Making a long drive home from a meeting late last summer, I found myself hungry in the early afternoon. I needed something that would be quick inexpensive, and good. And there (providentally?) was the sign: a Burger King off the next exit. I felt like a flame-grilled Whopper, and the beauty of it is that you can “have it your way” which in my case meant hold the tomato and mayo, add justard. Hear is a realm of life where being pro-choice is just the thing for me…As I began to eat, two young boys (probaby about ten and eight years old) sat down with their parents at an adjoining table. Both boys had on Chief Wahoo caps, so I would have known they were Cleveland Indians fans even if they had not been discussing the previous night’s game, whcih they had seen on ESPN. It happened that in my hotel room I had myself spent the last part of the evening watching that same game. I decided therefore to venture a brief conversational gambit. “Go Tribe,” I said to the younger of the two boys…Our ability to watch the Indians on television even though we did not live near Cleveland created a little shared community among us as we sat there eating in Burger King. The experience was so satisfying that I went back up tot he counter for a Hershey’s Sundae Pie and stayed longer than I’d planned.
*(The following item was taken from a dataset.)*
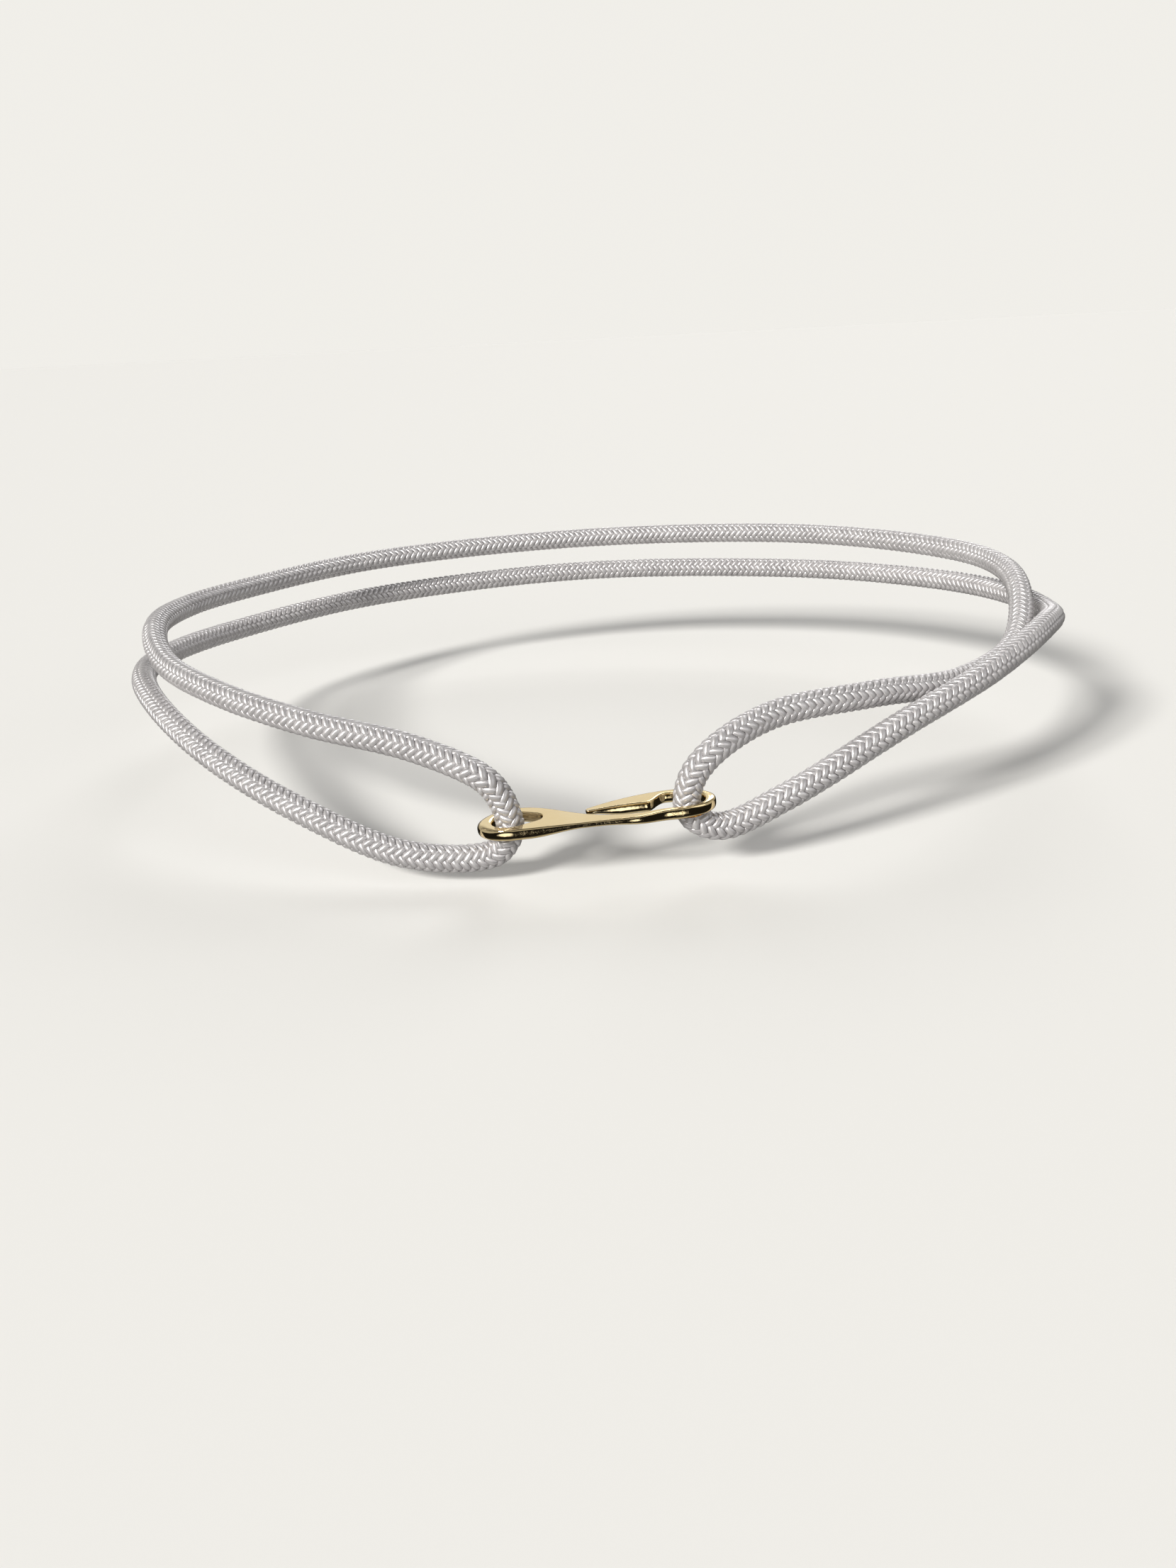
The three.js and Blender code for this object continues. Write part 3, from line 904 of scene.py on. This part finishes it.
# %% [markdown]
# ## Polished gold
# The plate is a cast alloy with a bright pale gold plating. Its face is like a mirror, with the
# faint ripple of the casting, and its front edge keeps a fine grain, which catches the light as
# sparks. Metal has no colour but that of its reflections, so the shader is a plain metal, and the
# noise only moves its roughness and its bump. How much grain a place has is stored on the mesh.

# %% The clasp's material
GOLD_STOPS = [(0, (0.88, 0.69, 0.37, 1)), (1, (0.93, 0.76, 0.46, 1))]
GRAIN_SCALE, RIPPLE_SCALE = 1600.0, 420.0
GRAIN_FLOOR, GRAIN_CREST, GRAIN_DEPTH = 0.50, 0.80, 0.3


def gold_material():
    material, tree, shader = new_material("polished pale gold")
    where = add_node(tree, "ShaderNodeTexCoord", (-1200, 0))
    mask = add_node(tree, "ShaderNodeAttribute", (-1000, -400), attribute_name="wall")
    grit_looks = {"Scale": GRAIN_SCALE, "Detail": 3.0, "Roughness": 0.7}
    grit = add_node(tree, "ShaderNodeTexNoise", (-1000, -100), grit_looks)
    few_looks = {"From Min": GRAIN_FLOOR, "From Max": GRAIN_CREST}
    few = add_node(tree, "ShaderNodeMapRange", (-800, -100), few_looks)
    ripple = add_node(tree, "ShaderNodeTexNoise", (-1000, 200), {"Scale": RIPPLE_SCALE})
    kept = add_node(tree, "ShaderNodeMath", (-600, -200), operation="MULTIPLY")
    height = add_node(
        tree, "ShaderNodeMath", (-400, -100), {1: -GRAIN_DEPTH}, operation="MULTIPLY_ADD"
    )
    bump = add_node(tree, "ShaderNodeBump", (-200, -200), {"Strength": 0.2, "Distance": 0.0002})
    ramp = add_ramp(tree, GOLD_STOPS, (-350, 250))
    join(
        tree,
        (where, "Object", grit, "Vector"),
        (where, "Object", ripple, "Vector"),
        (grit, "Fac", few, "Value"),
        (few, "Result", kept, 0),
        (mask, "Fac", kept, 1),
        (kept, "Value", height, 0),
        (ripple, "Fac", height, 2),
        (height, "Value", bump, "Height"),
        (bump, "Normal", shader, "Normal"),
        (mottling(tree, 70.0, 0.0, 1.0, (-600, 250)), "Value", ramp, "Fac"),
        (ramp, "Color", shader, "Base Color"),
        (mottling(tree, 120.0, 0.05, 0.10, (-600, 50)), "Value", shader, "Roughness"),
    )
    shader.inputs["Metallic"].default_value = 1.0
    return material


plate.data.materials.append(gold_material())
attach(plate, "root")
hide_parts("hook_clasp")
print("material:", plate.data.materials[0].name)

# %% [markdown]
# ## The studio
# A plain pale floor lies under the belt, and large soft lamps stand to the upper left, to the
# right and behind. A mirror shows whatever faces it, so the sky is pale above and dark below: the
# clasp's flat face stays bright while its edge turns dark, which lets one read its shape.

# %% Floor and lamps
FLOOR_AT, FLOOR_REACH = -0.038, 4
round_about = ((-1, -1), (1, -1), (1, 1), (-1, 1))
floor_corners = [(x * FLOOR_REACH, y * FLOOR_REACH, FLOOR_AT) for x, y in round_about]
floor_mesh = bpy.data.meshes.new("floor")
floor_mesh.from_pydata(floor_corners, [], [(0, 1, 2, 3)])
floor = new_object("floor", floor_mesh)
floor_paint, _, floor_shader = new_material("pale floor")
floor_shader.inputs["Base Color"].default_value = (0.81, 0.80, 0.775, 1)
floor_shader.inputs["Roughness"].default_value = 0.9
floor.data.materials.append(floor_paint)
floor.visible_glossy = False


def sun(name, towards, power, width, colour):
    """A far lamp in the given direction; width is its size in the sky, in degrees."""
    data = bpy.data.lights.new(name, "SUN")
    data.energy, data.color, data.angle = power, colour, math.radians(width)
    item = new_object(name, data)
    item.rotation_euler = Vector(towards).to_track_quat("Z", "Y").to_euler()


sun("key light", (-0.66, -0.62, 0.62), 3.6, 14, (1.0, 0.985, 0.95))
sun("fill light", (0.75, -0.60, 0.55), 0.35, 40, (0.93, 0.95, 1.0))
sun("back light", (0.25, 0.85, 0.60), 0.65, 30, (1.0, 1.0, 1.0))
bpy.context.scene.view_settings.view_transform = "Standard"

# %% [markdown]
# ## The sky
# A sky can be more than one colour. Here it is a ramp on the height of each direction: softer
# overhead, pale down to the horizon, dark below it, and pale again straight down. Three oval
# patches of light are added, like light boxes: a wide faint one behind, and two small ones low at
# the front, which the gold shows as bright ovals on its front edge. Where the camera looks
# straight at the sky it sees one even tone, the far floor's own, so that no horizon shows.

# %% Build the sky
PALE, SOFT, DARK = (0.46, 0.455, 0.44, 1), (0.10, 0.10, 0.10, 1), (0.012, 0.011, 0.010, 1)
BACKDROP = (0.876, 0.859, 0.815, 1)
HEIGHTS = [(-0.92, PALE), (-0.74, DARK), (-0.03, DARK), (0.05, PALE), (0.42, PALE), (0.75, SOFT)]
# where each stands, its half width, how much lower than wide it is, and its strength
LIGHT_BOXES = {
    "behind": ((0.05, 0.92, 0.38), 0.70, 1.6, 0.36),
    "low on the left": ((-0.39, -0.83, -0.39), 0.34, 3.5, 1.5),
    "low in front": ((0.20, -0.89, -0.40), 0.15, 1.9, 1.7),
}
BRIGHT_SHARE = 0.6
# a colour Mix node's own sockets, counted among those of its other kinds
FACTOR, FIRST, SECOND, MIXED = 0, 6, 7, 2

world = bpy.data.worlds.new("studio sky")
bpy.context.scene.world = world
world.use_nodes = True
sky = world.node_tree
direction = add_node(sky, "ShaderNodeTexCoord", (-1300, 0))
height = add_node(sky, "ShaderNodeSeparateXYZ", (-1100, 0))
share = add_node(sky, "ShaderNodeMapRange", (-900, 0), {"From Min": -1.0})
tint = add_ramp(sky, [((at + 1) / 2, colour) for at, colour in HEIGHTS], (-700, 0))


def light_box(towards, width, flatness, strength, at):
    """A soft oval patch of sky, brightest in its middle."""
    kind, (x, y), middle = "ShaderNodeVectorMath", at, Vector(towards).normalized()
    off = add_node(sky, kind, at, {1: middle}, operation="SUBTRACT")
    squash = add_node(sky, kind, (x + 150, y), {1: (1, 1, flatness)}, operation="MULTIPLY")
    reach = add_node(sky, kind, (x + 300, y), operation="LENGTH")
    edge_looks = {"From Min": width, "From Max": width * BRIGHT_SHARE, "To Max": strength}
    edge = add_node(sky, "ShaderNodeMapRange", (x + 450, y), edge_looks)
    join(
        sky,
        (direction, "Generated", off, 0),
        (off, "Vector", squash, 0),
        (squash, "Vector", reach, 0),
        (reach, "Value", edge, "Value"),
    )
    return edge, "Result"


boxes = [light_box(*row, (-1100, -300 - 250 * i)) for i, row in enumerate(LIGHT_BOXES.values())]
total = boxes[0]
for box in boxes[1:]:
    both = add_node(sky, "ShaderNodeMath", (-400, -300), operation="ADD")
    join(sky, (*total, both, 0), (*box, both, 1))
    total = (both, "Value")

lit = add_node(sky, "ShaderNodeMix", (-200, 0), {FACTOR: 1.0}, data_type="RGBA", blend_type="ADD")
eye_sees = add_node(sky, "ShaderNodeLightPath", (-400, 300))
shown = add_node(sky, "ShaderNodeMix", (0, 0), {SECOND: BACKDROP}, data_type="RGBA")
join(
    sky,
    (direction, "Generated", height, "Vector"),
    (height, "Z", share, "Value"),
    (share, "Result", tint, "Fac"),
    (tint, "Color", lit, FIRST),
    (*total, lit, SECOND),
    (eye_sees, "Is Camera Ray", shown, FACTOR),
    (lit, MIXED, shown, FIRST),
    (shown, MIXED, sky.nodes["Background"], "Color"),
)
print("heights in the sky:", len(HEIGHTS), " light boxes:", len(LIGHT_BOXES))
As I noted at the time, this is a deeply troubled view, and Fr. Jape agrees. If Fr. Jape agrees, there must be something to it. But Beneton’s description of what is to come (indeed it is already here!) is terrifying not just in the hideous future it holds out–and Beneton makes clear here that this is the future of a world of globalisation and multinationals–but in the recognition that breaks in as you read it that a great many Westerners would find themselves nodding in eager anticipation of its arrival. The libertarian would say, “Yes, you see, the millennium of peace and brotherhood is coming, and it will be brought to you by The Market!”

The people who yearn for this age of uniformity are the people whom Adam Wayne fought in the streets of Notting Hill; they are the people who built the Crystal Palace; these are people who still believe that the Golden Age is coming, and expect that it will be televised and available in high definition. I find it hard to conclude that they are not the enemies, unwitting though they may be, of everything vital and real in human life, another gang of political optimists with a different scheme but just as misguided and deluded as all the rest.